Dass die 30-jährige Mutter wird, war bei der unbeabsichtigten Bekanntgabe der Schwangerschaft sehr überraschend, denn Sienna lebte in Saus und Braus. Partys und Events bestimmten bis dato ihr Leben. Dann kam alles anders...

Nachdem sie die Schwangerschaft lüftete, sprach Sienna das erste Mal im April in einem Interview über ihre Gefühle, wie OK! berichtete.

"In den letzten acht Jahren habe ich alles versucht, um mein Privatleben aus der Öffentlichkeit zu halten." Dennoch gehe es ihr gut und sie ist sehr aufgeregt auf das, was jetzt folgt.

Das war jedoch auch so ziemlich alles, was Miller zu der Schwangerschaft zu sagen hatte. Wie sie es schon in dem Interview erklärt hatte, versuchte Sienna die Schwangerschaft nicht in den öffentlichen Mittelpunkt zu stellen.

Seit Februar sind Tom und Sienna verlobt. Den Antrag habe er ihr in Paris gemacht. 

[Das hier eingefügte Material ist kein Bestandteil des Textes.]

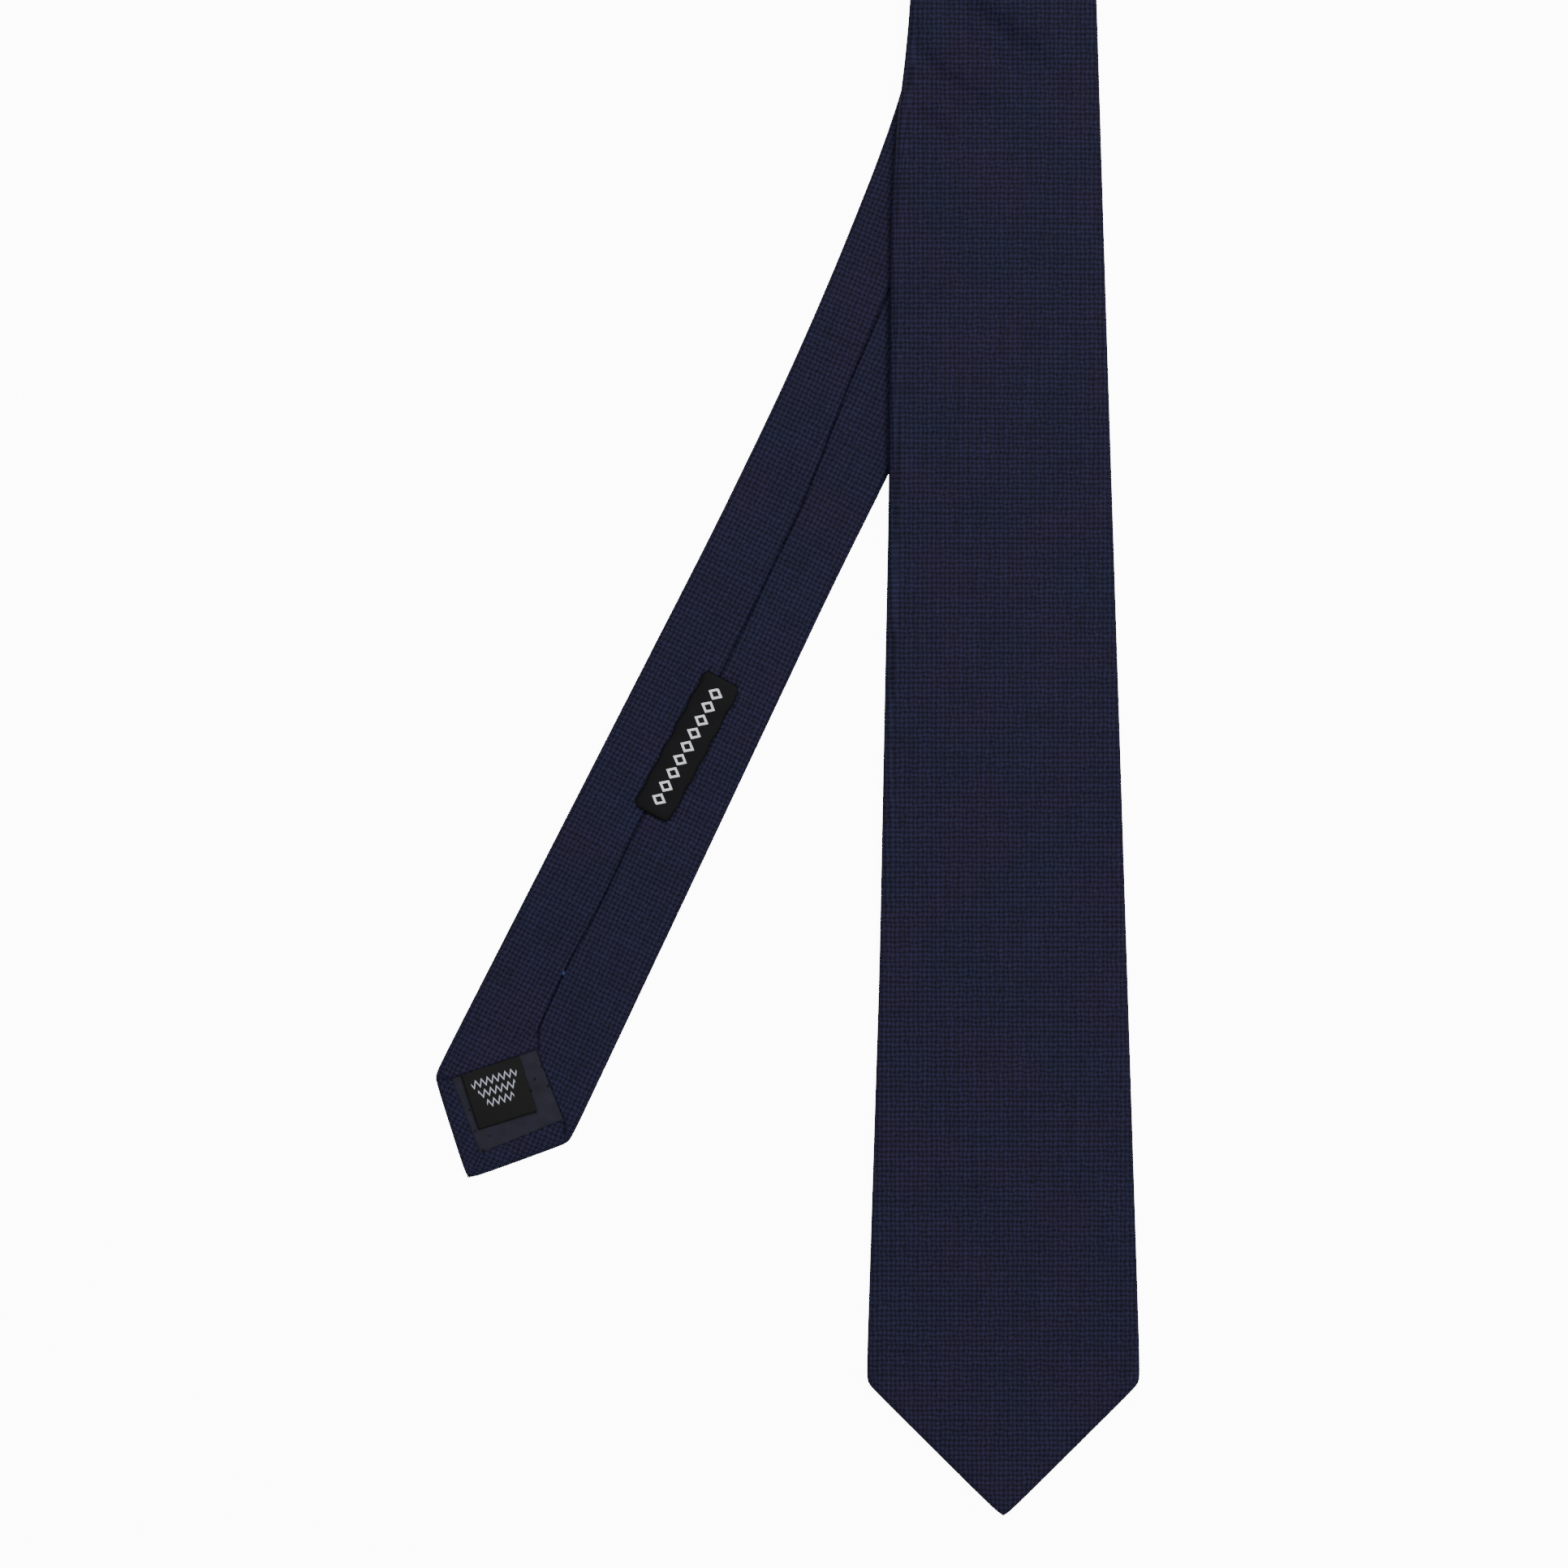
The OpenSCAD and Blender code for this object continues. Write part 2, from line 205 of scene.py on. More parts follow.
tieLength = tLower + sFold
foldStart, foldEnd = tFold - layout["pressed"], tLower + layout["pressed"]


def across(h):
    return np.stack([np.cos(h), -np.sin(h)], -1)


def ahead(h):
    return np.stack([np.sin(h), np.cos(h)], -1)


bendStart = bendEnd + layout["bendRadius"] * (across(bendLean) - across(0.0))
slowStart = bendStart + layout["slowRadius"] * (across(lean) - across(bendLean))


def heading(s):
    slow = lean - (s - sSlow) / layout["slowRadius"]
    bend = bendLean - (s - sBend) / layout["bendRadius"]
    return np.where(s < sSlow, lean, np.where(s < sBend, slow, np.where(s < sNeck, bend, 0.0)))


def onLeg(s, x):
    # point of the lower leg at s from the tail's point: two arcs between straight stretches
    h = heading(s)
    straight = slowStart - (sSlow - s)[..., None] * ahead(lean)
    slow = bendStart + layout["slowRadius"] * (across(h) - across(bendLean))
    bend = bendEnd + layout["bendRadius"] * (across(h) - across(0.0))
    neck = bendEnd + (s - sNeck)[..., None] * np.array([0.0, 1.0])
    middle = np.where((s < sSlow)[..., None], straight, np.where(
        (s < sBend)[..., None], slow, np.where((s < sNeck)[..., None], bend, neck)))
    return middle + x[..., None] * across(h)


# the tie's flat outline, by the distance t from the blade's point

outline = {
    "places": [36.0, 417, 620, 700, tieLength - 430, tieLength - 300, tieLength - 190,
               tieLength - 20.6],
    "halves": [37.8, 25.6, 18.0, 16.0, 16.0, 18.8, 18.2, 20.85],
    "bladePoint": 36.4, "tailPoint": 20.6, "pointRound": 1.2, "cornerRound": 1.1,
    "bulge": [[150, 278, 352, 378, 412, 440], [0, 1.6, 3.5, 3.0, 0.0, 0.0]],
}


def pointed(distance, height, half):
    # a point's straight slope, half / height, rounded at the tip
    distance = np.maximum(distance, 0)
    roundness = outline["pointRound"]
    return half / (height + roundness) * np.sqrt(distance * (distance + 2 * roundness))


def sideWidth(t):
    # half the width between the sides, as if there were no points
    return softInterp(t, outline["places"], outline["halves"], 12)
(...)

Mit ihrem ersten Baby dürfte das kleine Familienglück nun perfekt sein!


----------



## Rumpelmucke (8 Juli 2012)

Isses wahr....! Ich kenn eine, die ist auch Mutter geworden!


----------



## BlueLynne (8 Juli 2012)

schön :thx:


----------



## neman64 (9 Juli 2012)

Na hoffen wir daß der Sohn oder die Tochter auch nicht so wie ihre Mutter so leben wird.


----------



## Punisher (9 Juli 2012)

herzlichen Glückwunsch zum Nachwuchs


----------



## Tittelelli (11 Juli 2012)

warum?


----------